The plans to build three hydro power plants at the Neretva and Trebisnjica river basins -- two in southern Croatia and one in eastern Bosnia -- are jeopardising both "people and biodiversity", he stressed.
It would result in salting of the soil in the area, where some 20,000 people live off agriculture -- notably tangerine plantations, the WWF warned.
"Without that water (used for power plants) the Neretva is doomed for (agricultural) disaster," stressed Nebosja Jakovic, the head of a local farming cooperative.
The 225-kilometer (140-mile) long Neretva river runs through Bosnia and spills out into the Adriatic on Croatia's coast, creating a delta of some 12,000 hectares (29,652 acres) of rich wetlands with a variety of bird and fish species.
In Bosnia, there are two nature reserves at the Neretva river basin -- Blidinje and Hutovo Blato -- the latter being one of the largest habitats for migratory birds in the Balkans.
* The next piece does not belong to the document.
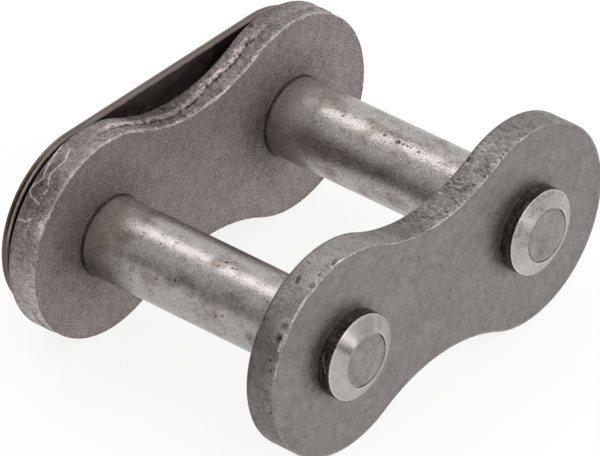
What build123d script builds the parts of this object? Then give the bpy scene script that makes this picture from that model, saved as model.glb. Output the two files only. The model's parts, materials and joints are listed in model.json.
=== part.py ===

WWF warned that building of the power plants would destroy Hutovo Blato and gravely affect fish stock in the river. The environmental watchdog urged the two countries' governments to halt the planned projects until a joint strategic study on the possible impact on the environment is made.
The WWF will also address the European Union, that Zagreb is set to join in 2013, on the issue.
"It is the only institution that can bring our governments to their senses," WWF official Irma Popovic Dujmovic stressed.
Croatia is set to become European Union's newest member on July 1, 2013.